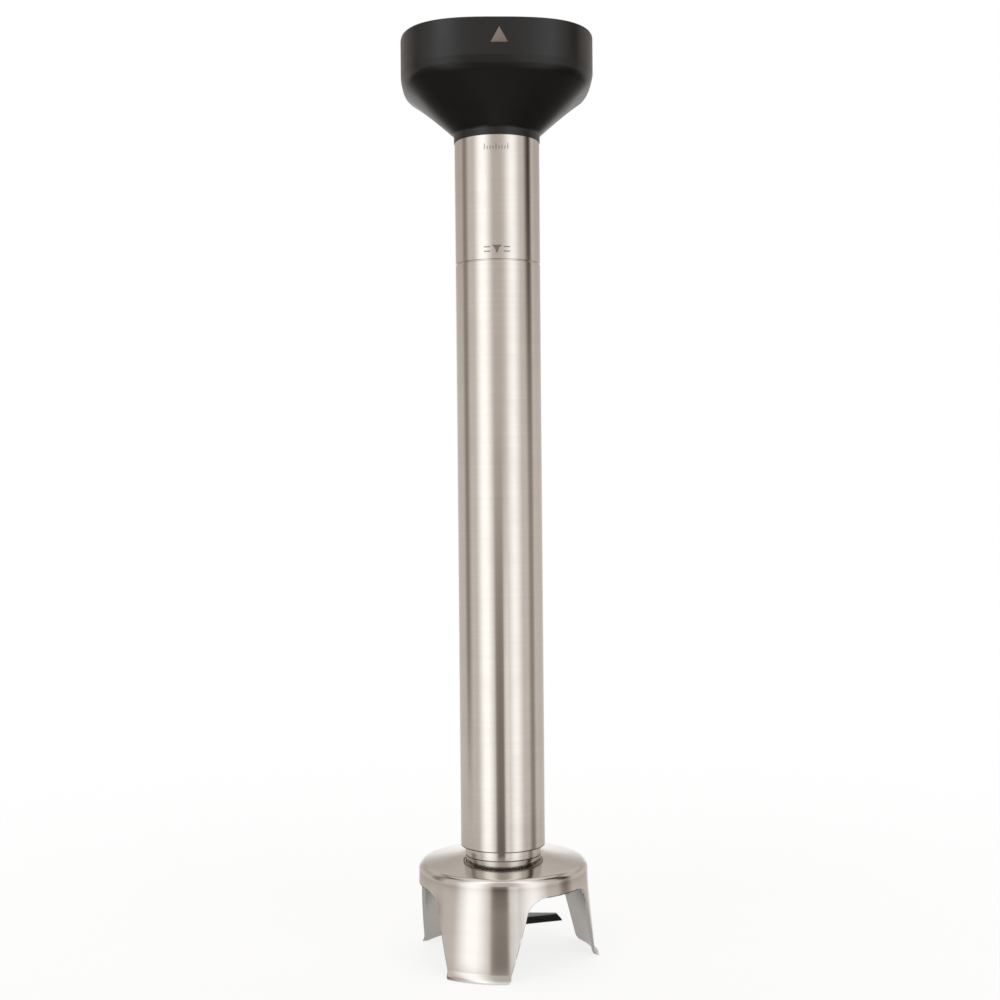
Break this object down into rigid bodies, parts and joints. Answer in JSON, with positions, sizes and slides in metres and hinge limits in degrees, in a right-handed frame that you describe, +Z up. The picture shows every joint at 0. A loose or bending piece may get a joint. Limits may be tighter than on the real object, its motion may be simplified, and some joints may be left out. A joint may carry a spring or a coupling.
{
  "type": "immersion blender mixing arm",
  "caption": "Detachable mixing arm of a stick blender: square coupling head, long steel tube with a level groove, legged blade guard and a winged blade on an inner shaft.",
  "frame": {"origin": "on the arm's axis, in the plane of the guard's feet, under the middle of the bounding box", "axes": "+Z up along the arm's axis from the blade to the coupling head, -Y out of the head's face with the arrow, +X to the right of someone facing the arrow"},
  "size_m": [0.0786, 0.0786, 0.3752],
  "materials": {
    "black_plastic": "satin moulded plastic with a fine grain",
    "pale_mark": "matt warm grey",
    "brushed_steel": "fine lengthwise brushing",
    "polished_steel": "mirror polished",
    "machined_steel": "turned",
    "bearing_steel": "ground",
    "screw_steel": "bright",
    "spring_steel": "phosphated",
    "blade_coating": "dark hard coating, satin",
    "black_rubber": "matt",
    "bronze": "sintered bronze",
    "nylon": "natural nylon"
  },
  "bodies": {
    "arm": {"blade_guard": "polished_steel", "guard_clamp_nut": "machined_steel", "lower_bearing_housing": "polished_steel", "housing_o_ring": "black_rubber", "lip_seal": "black_rubber", "seal_garter_spring": "spring_steel", "lower_outer_race": "bearing_steel", "lower_housing_circlip": "spring_steel", "arm_tube": "brushed_steel", "shaft_guide": "nylon", "guide_bush": "bronze", "upper_bearing_housing": "machined_steel", "upper_outer_race": "bearing_steel", "upper_housing_circlip": "spring_steel", "coupling_head": "black_plastic", "alignment_arrow": "pale_mark", "nose_seal": "black_rubber", "bayonet_ring": "machined_steel", "flange_screw_1": "screw_steel", "ring_screw_1": "screw_steel", "flange_screw_2": "screw_steel", "ring_screw_2": "screw_steel", "flange_screw_3": "screw_steel", "ring_screw_3": "screw_steel", "flange_screw_4": "screw_steel", "ring_screw_4": "screw_steel"},
    "rotor": {"drive_shaft": "machined_steel", "drive_coupling": "machined_steel", "coupling_pin": "spring_steel", "upper_inner_race": "bearing_steel", "upper_shaft_circlip": "spring_steel", "lower_inner_race": "bearing_steel", "lower_shaft_circlip": "spring_steel", "seal_sleeve": "machined_steel", "blade_hub": "machined_steel", "blade": "blade_coating", "blade_washer": "screw_steel", "blade_nut": "screw_steel"},
    "upper_cage": {"upper_ball_cage": "bearing_steel"},
    "lower_cage": {"lower_ball_cage": "bearing_steel"}
  },
  "joints": [
    {"name": "shaft_spin", "type": "hinge", "parent": "arm", "child": "rotor", "pos_m": [0, 0, 0.2], "axis": [0, 0, 1], "continuous": true},
    {"name": "upper_cage_spin", "type": "hinge", "parent": "arm", "child": "upper_cage", "pos_m": [0, 0, 0.34676], "axis": [0, 0, 1], "continuous": true},
    {"name": "lower_cage_spin", "type": "hinge", "parent": "arm", "child": "lower_cage", "pos_m": [0, 0, 0.053], "axis": [0, 0, 1], "continuous": true}
  ],
  "couplings": [
    {"joint": "upper_cage_spin", "follows": "shaft_spin", "ratio": 0.36793},
    {"joint": "lower_cage_spin", "follows": "shaft_spin", "ratio": 0.36793}
  ]
}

**TASK DESCRIPTION**
Select every line above that contains the word "bodies", and copy it.

**COMPLETED TASK**
Break this object down into rigid bodies, parts and joints. Answer in JSON, with positions, sizes and slides in metres and hinge limits in degrees, in a right-handed frame that you describe, +Z up. The picture shows every joint at 0. A loose or bending piece may get a joint. Limits may be tighter than on the real object, its motion may be simplified, and some joints may be left out. A joint may carry a spring or a coupling.
  "bodies": {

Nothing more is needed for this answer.